Bunker Mulligan "Let us endeavor so to live that when we come to die even the undertaker will be sorry." ~Mark Twain

August 28, 2004

Fund Raising

Filed under: Education — Bunker @ 6:08 pm

The school year has officially begun. I had the first of what will be many kids come to the door selling things to help raise money for their school.

This time last year I wrote a letter to the local paper asking for them to take the lead and print a detailed school district budget. Nobody in this city really knows what it is. My school taxes here are double what they were in Dallas. And Tyler. So it isn’t an issue of city size. And the private schools I’ve worked with and for always seemed to manage on a much smaller budget.

They weren’t interested in even publishing the letter. And the school board likes to hold meetings during the day, probably to minimize the number of people who attend.

My #2 son played in a high school band which was selected to play in the Tournament of Roses Parade one year. We spent the entire twelve months prior to the event raising money. But we didn’t go door-to-door. We did a lot of different things to earn the money. I ran the biggest, which was the concession stands at the AAA Baseball park. Seventy home games, and I had to find manpower for four stands for each game, and manage hours worked as well as the inevitible problems within the group and with the team management. That was only one of our fundraisers. Everyone put in time, including the kids.

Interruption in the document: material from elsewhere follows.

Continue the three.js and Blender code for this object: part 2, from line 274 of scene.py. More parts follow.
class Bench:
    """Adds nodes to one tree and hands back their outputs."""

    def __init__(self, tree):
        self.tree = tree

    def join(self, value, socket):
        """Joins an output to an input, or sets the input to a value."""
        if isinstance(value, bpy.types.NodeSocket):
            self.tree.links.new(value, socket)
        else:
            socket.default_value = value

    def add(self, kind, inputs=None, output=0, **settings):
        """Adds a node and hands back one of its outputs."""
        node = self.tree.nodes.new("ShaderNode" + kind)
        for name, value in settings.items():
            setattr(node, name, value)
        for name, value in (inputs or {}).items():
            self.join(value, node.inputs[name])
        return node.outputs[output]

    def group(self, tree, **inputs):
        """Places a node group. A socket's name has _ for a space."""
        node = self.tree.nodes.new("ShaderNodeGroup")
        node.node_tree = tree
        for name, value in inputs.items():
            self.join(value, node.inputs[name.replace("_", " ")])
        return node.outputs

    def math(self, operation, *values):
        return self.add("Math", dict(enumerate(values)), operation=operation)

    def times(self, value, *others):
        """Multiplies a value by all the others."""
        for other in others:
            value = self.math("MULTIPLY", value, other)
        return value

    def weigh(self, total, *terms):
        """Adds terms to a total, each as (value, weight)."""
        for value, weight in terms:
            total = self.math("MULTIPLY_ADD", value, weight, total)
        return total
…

Schools send out children to beg. That’s all it is. We are rearing a generation of beggars who think they need only go next door and all wishes will be granted. Today was simply the first. And how do you turn down a kid you know, one who is pleasant and polite, and under the gun to bring in the most money so he can get some cheap prize?

3 Comments

  1. I don’t know- but it pisses me off but good. My kid goes to a private school- whose tuition is paid in whole by ME. It’s the equivalent of a hefty car payment. It’s the only decent school in the area. And my tax dollars STILL go to the local HS which is pounding out the morons like the trailer trash down the street who sell crappy, waxy candy bars for two bucks.

    Comment by og — August 29, 2004 @ 9:22 am

  2. I agree completely. I cannot stand these fund raising efforts. Worse, I cannot stand the pressure they put on my children. We do not take the flyers to work. Nor do we allow our children to go door to door hawking over-priced crap to earn cheap trinkets. Yet they are constantly under pressure from their teachers and leaders to meet some huge goal in order to help the school. It is that burden that I most dislike. (I have watched this continue even after I carefully explained that I did not wish to see my children exploited in this way and that I would make a direct donation in lieu of my child’s participation.)

    I refuse to buy the arguement that hawking junk teaches children valuable lessons about economics or anything else. (Particularly when it is the parents who seem to be doing the real hawking for the big ‘winners’.) I am constantly asking my kids how much does that prize cost in the store? How much do we have to spend to ‘earn it’? How much more could we get for our money if we gave the store value of the prize to the school and bought the trinket directly? The value of the prize is usually equal to or better than the return on product and our family finances are always better off.

    Comment by Punctilious — August 29, 2004 @ 2:34 pm

  3. And I don’t buy things at work.

    But there is always some kid at school bragging about how much he sold, and there will be an assembly to “recognize his hard work.” The peer pressure is exactly the tool used by school administrators to achieve their goals–money and indoctrination.